#### Data shown ####

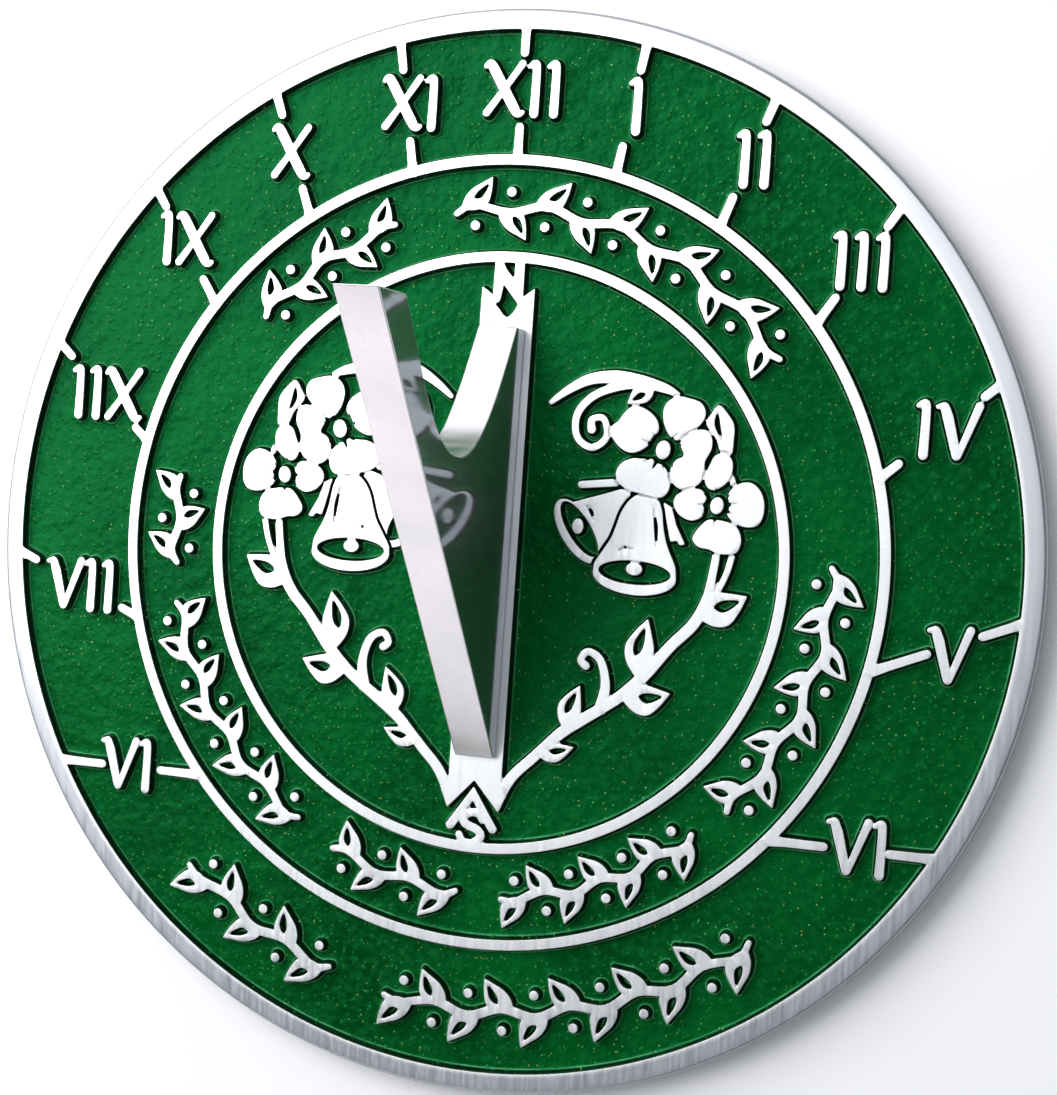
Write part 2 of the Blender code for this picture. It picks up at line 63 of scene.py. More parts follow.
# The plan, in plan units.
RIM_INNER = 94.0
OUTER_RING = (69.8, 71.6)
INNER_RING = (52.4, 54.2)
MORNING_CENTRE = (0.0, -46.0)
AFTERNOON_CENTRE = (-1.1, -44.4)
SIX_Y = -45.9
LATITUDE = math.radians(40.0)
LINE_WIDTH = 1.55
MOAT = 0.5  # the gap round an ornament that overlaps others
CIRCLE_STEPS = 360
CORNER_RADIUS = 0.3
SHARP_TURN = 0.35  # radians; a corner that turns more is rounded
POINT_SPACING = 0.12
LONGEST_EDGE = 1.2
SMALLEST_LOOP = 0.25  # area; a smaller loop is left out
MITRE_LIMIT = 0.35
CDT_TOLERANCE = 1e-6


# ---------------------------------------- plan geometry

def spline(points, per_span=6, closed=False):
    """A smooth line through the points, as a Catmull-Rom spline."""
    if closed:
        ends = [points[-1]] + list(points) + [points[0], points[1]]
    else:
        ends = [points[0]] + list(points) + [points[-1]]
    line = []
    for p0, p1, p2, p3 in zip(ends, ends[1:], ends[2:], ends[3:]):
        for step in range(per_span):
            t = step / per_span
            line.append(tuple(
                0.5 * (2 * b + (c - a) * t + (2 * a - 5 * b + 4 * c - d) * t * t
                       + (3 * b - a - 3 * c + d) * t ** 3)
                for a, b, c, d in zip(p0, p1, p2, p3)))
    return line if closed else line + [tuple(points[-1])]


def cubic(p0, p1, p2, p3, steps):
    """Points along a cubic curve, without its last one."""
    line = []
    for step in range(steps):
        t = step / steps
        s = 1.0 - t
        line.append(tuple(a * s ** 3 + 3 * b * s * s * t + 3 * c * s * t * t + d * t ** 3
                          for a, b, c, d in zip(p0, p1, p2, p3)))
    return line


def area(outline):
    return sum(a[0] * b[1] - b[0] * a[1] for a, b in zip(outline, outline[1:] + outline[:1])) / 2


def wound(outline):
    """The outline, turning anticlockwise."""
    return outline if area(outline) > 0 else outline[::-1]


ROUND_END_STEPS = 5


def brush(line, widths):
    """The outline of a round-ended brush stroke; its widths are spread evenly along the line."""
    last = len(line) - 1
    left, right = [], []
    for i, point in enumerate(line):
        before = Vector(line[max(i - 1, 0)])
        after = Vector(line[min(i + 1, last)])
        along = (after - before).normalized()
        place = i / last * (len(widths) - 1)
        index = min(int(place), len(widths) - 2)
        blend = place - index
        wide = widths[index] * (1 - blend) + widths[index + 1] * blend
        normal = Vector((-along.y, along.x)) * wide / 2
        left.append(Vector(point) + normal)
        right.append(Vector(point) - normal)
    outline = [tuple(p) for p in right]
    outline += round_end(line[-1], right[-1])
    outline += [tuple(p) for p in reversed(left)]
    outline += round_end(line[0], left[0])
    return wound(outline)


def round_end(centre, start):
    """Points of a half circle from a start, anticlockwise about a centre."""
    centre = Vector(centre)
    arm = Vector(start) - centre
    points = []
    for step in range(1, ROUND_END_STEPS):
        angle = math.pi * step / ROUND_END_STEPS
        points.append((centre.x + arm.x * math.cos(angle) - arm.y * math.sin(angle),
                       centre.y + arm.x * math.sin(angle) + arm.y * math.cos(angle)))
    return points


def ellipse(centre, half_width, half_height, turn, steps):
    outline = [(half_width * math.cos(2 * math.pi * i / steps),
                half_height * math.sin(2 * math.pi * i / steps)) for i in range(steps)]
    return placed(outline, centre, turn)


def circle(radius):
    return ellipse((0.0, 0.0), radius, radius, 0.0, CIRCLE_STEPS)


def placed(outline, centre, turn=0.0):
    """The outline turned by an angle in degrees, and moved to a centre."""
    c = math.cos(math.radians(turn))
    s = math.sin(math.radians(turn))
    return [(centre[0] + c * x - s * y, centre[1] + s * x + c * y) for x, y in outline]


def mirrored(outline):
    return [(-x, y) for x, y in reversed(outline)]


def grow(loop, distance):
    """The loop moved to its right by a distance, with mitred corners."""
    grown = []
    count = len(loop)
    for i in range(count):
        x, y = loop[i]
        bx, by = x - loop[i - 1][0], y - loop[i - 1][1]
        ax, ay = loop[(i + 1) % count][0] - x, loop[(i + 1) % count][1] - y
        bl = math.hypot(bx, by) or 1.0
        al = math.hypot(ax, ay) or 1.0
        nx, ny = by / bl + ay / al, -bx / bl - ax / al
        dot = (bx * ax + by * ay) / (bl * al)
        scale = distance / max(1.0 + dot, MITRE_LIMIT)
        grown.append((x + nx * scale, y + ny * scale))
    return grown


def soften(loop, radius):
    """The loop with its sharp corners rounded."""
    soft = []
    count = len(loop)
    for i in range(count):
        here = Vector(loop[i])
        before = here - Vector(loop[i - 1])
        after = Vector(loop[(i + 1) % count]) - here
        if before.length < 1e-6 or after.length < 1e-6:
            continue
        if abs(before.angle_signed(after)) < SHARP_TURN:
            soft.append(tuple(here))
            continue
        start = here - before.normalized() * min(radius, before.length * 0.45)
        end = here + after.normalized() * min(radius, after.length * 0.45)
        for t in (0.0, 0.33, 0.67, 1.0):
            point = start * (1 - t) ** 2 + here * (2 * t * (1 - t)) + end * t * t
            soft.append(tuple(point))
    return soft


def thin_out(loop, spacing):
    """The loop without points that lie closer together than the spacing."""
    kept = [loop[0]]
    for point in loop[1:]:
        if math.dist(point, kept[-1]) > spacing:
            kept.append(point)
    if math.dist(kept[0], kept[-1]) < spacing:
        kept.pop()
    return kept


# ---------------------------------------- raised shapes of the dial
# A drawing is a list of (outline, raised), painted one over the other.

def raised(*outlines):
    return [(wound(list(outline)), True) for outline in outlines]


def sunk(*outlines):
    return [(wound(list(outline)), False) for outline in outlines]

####

▸ Brief
Write down the full listing again, exactly.

▸ Output for this exercise
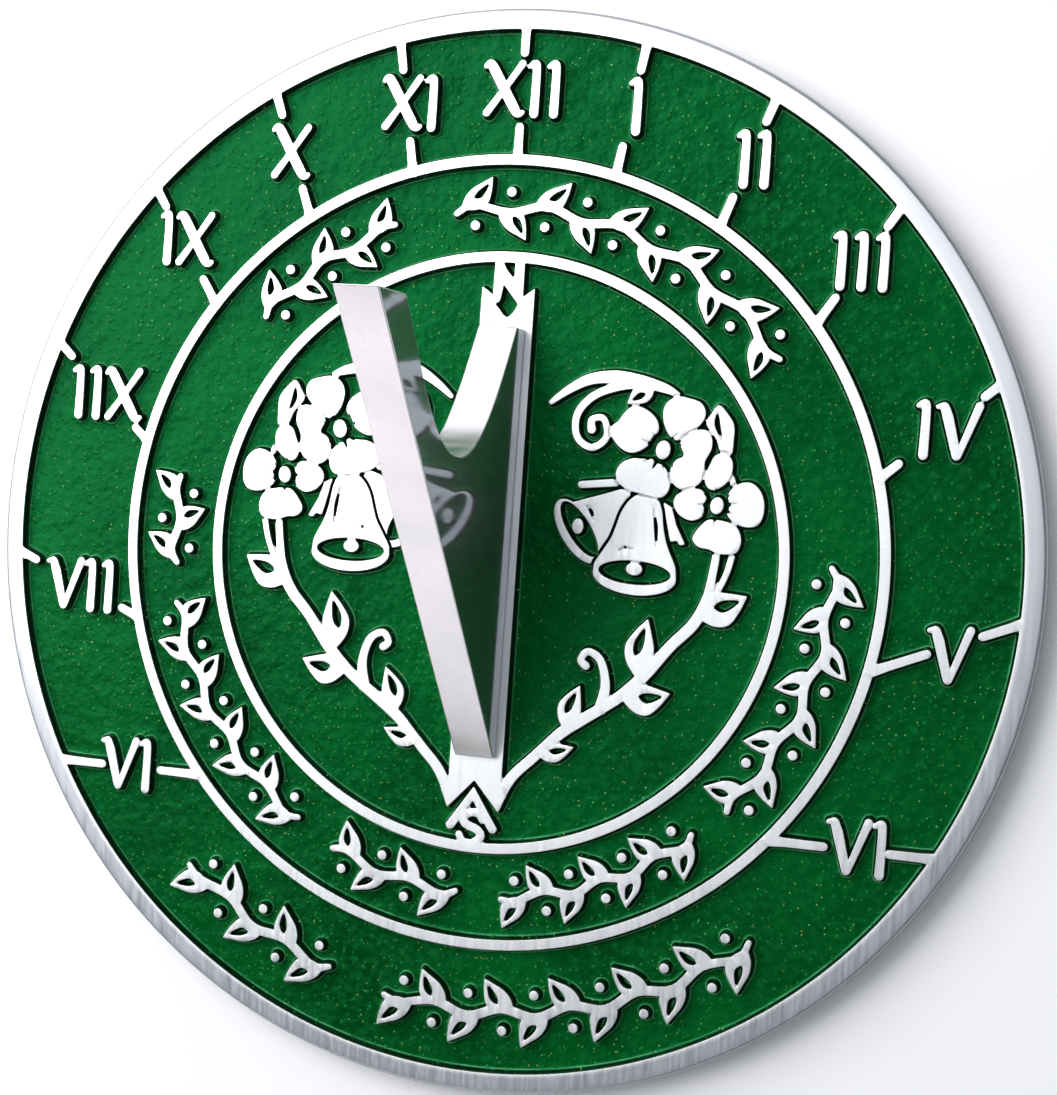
Write part 2 of the Blender code for this picture. It picks up at line 63 of scene.py. More parts follow.
# The plan, in plan units.
RIM_INNER = 94.0
OUTER_RING = (69.8, 71.6)
INNER_RING = (52.4, 54.2)
MORNING_CENTRE = (0.0, -46.0)
AFTERNOON_CENTRE = (-1.1, -44.4)
SIX_Y = -45.9
LATITUDE = math.radians(40.0)
LINE_WIDTH = 1.55
MOAT = 0.5  # the gap round an ornament that overlaps others
CIRCLE_STEPS = 360
CORNER_RADIUS = 0.3
SHARP_TURN = 0.35  # radians; a corner that turns more is rounded
POINT_SPACING = 0.12
LONGEST_EDGE = 1.2
SMALLEST_LOOP = 0.25  # area; a smaller loop is left out
MITRE_LIMIT = 0.35
CDT_TOLERANCE = 1e-6


# ---------------------------------------- plan geometry

def spline(points, per_span=6, closed=False):
    """A smooth line through the points, as a Catmull-Rom spline."""
    if closed:
        ends = [points[-1]] + list(points) + [points[0], points[1]]
    else:
        ends = [points[0]] + list(points) + [points[-1]]
    line = []
    for p0, p1, p2, p3 in zip(ends, ends[1:], ends[2:], ends[3:]):
        for step in range(per_span):
            t = step / per_span
            line.append(tuple(
                0.5 * (2 * b + (c - a) * t + (2 * a - 5 * b + 4 * c - d) * t * t
                       + (3 * b - a - 3 * c + d) * t ** 3)
                for a, b, c, d in zip(p0, p1, p2, p3)))
    return line if closed else line + [tuple(points[-1])]


def cubic(p0, p1, p2, p3, steps):
    """Points along a cubic curve, without its last one."""
    line = []
    for step in range(steps):
        t = step / steps
        s = 1.0 - t
        line.append(tuple(a * s ** 3 + 3 * b * s * s * t + 3 * c * s * t * t + d * t ** 3
                          for a, b, c, d in zip(p0, p1, p2, p3)))
    return line


def area(outline):
    return sum(a[0] * b[1] - b[0] * a[1] for a, b in zip(outline, outline[1:] + outline[:1])) / 2


def wound(outline):
    """The outline, turning anticlockwise."""
    return outline if area(outline) > 0 else outline[::-1]


ROUND_END_STEPS = 5


def brush(line, widths):
    """The outline of a round-ended brush stroke; its widths are spread evenly along the line."""
    last = len(line) - 1
    left, right = [], []
    for i, point in enumerate(line):
        before = Vector(line[max(i - 1, 0)])
        after = Vector(line[min(i + 1, last)])
        along = (after - before).normalized()
        place = i / last * (len(widths) - 1)
        index = min(int(place), len(widths) - 2)
        blend = place - index
        wide = widths[index] * (1 - blend) + widths[index + 1] * blend
        normal = Vector((-along.y, along.x)) * wide / 2
        left.append(Vector(point) + normal)
        right.append(Vector(point) - normal)
    outline = [tuple(p) for p in right]
    outline += round_end(line[-1], right[-1])
    outline += [tuple(p) for p in reversed(left)]
    outline += round_end(line[0], left[0])
    return wound(outline)


def round_end(centre, start):
    """Points of a half circle from a start, anticlockwise about a centre."""
    centre = Vector(centre)
    arm = Vector(start) - centre
    points = []
    for step in range(1, ROUND_END_STEPS):
        angle = math.pi * step / ROUND_END_STEPS
        points.append((centre.x + arm.x * math.cos(angle) - arm.y * math.sin(angle),
                       centre.y + arm.x * math.sin(angle) + arm.y * math.cos(angle)))
    return points


def ellipse(centre, half_width, half_height, turn, steps):
    outline = [(half_width * math.cos(2 * math.pi * i / steps),
                half_height * math.sin(2 * math.pi * i / steps)) for i in range(steps)]
    return placed(outline, centre, turn)


def circle(radius):
    return ellipse((0.0, 0.0), radius, radius, 0.0, CIRCLE_STEPS)


def placed(outline, centre, turn=0.0):
    """The outline turned by an angle in degrees, and moved to a centre."""
    c = math.cos(math.radians(turn))
    s = math.sin(math.radians(turn))
    return [(centre[0] + c * x - s * y, centre[1] + s * x + c * y) for x, y in outline]


def mirrored(outline):
    return [(-x, y) for x, y in reversed(outline)]


def grow(loop, distance):
    """The loop moved to its right by a distance, with mitred corners."""
    grown = []
    count = len(loop)
    for i in range(count):
        x, y = loop[i]
        bx, by = x - loop[i - 1][0], y - loop[i - 1][1]
        ax, ay = loop[(i + 1) % count][0] - x, loop[(i + 1) % count][1] - y
        bl = math.hypot(bx, by) or 1.0
        al = math.hypot(ax, ay) or 1.0
        nx, ny = by / bl + ay / al, -bx / bl - ax / al
        dot = (bx * ax + by * ay) / (bl * al)
        scale = distance / max(1.0 + dot, MITRE_LIMIT)
        grown.append((x + nx * scale, y + ny * scale))
    return grown


def soften(loop, radius):
    """The loop with its sharp corners rounded."""
    soft = []
    count = len(loop)
    for i in range(count):
        here = Vector(loop[i])
        before = here - Vector(loop[i - 1])
        after = Vector(loop[(i + 1) % count]) - here
        if before.length < 1e-6 or after.length < 1e-6:
            continue
        if abs(before.angle_signed(after)) < SHARP_TURN:
            soft.append(tuple(here))
            continue
        start = here - before.normalized() * min(radius, before.length * 0.45)
        end = here + after.normalized() * min(radius, after.length * 0.45)
        for t in (0.0, 0.33, 0.67, 1.0):
            point = start * (1 - t) ** 2 + here * (2 * t * (1 - t)) + end * t * t
            soft.append(tuple(point))
    return soft


def thin_out(loop, spacing):
    """The loop without points that lie closer together than the spacing."""
    kept = [loop[0]]
    for point in loop[1:]:
        if math.dist(point, kept[-1]) > spacing:
            kept.append(point)
    if math.dist(kept[0], kept[-1]) < spacing:
        kept.pop()
    return kept


# ---------------------------------------- raised shapes of the dial
# A drawing is a list of (outline, raised), painted one over the other.

def raised(*outlines):
    return [(wound(list(outline)), True) for outline in outlines]


def sunk(*outlines):
    return [(wound(list(outline)), False) for outline in outlines]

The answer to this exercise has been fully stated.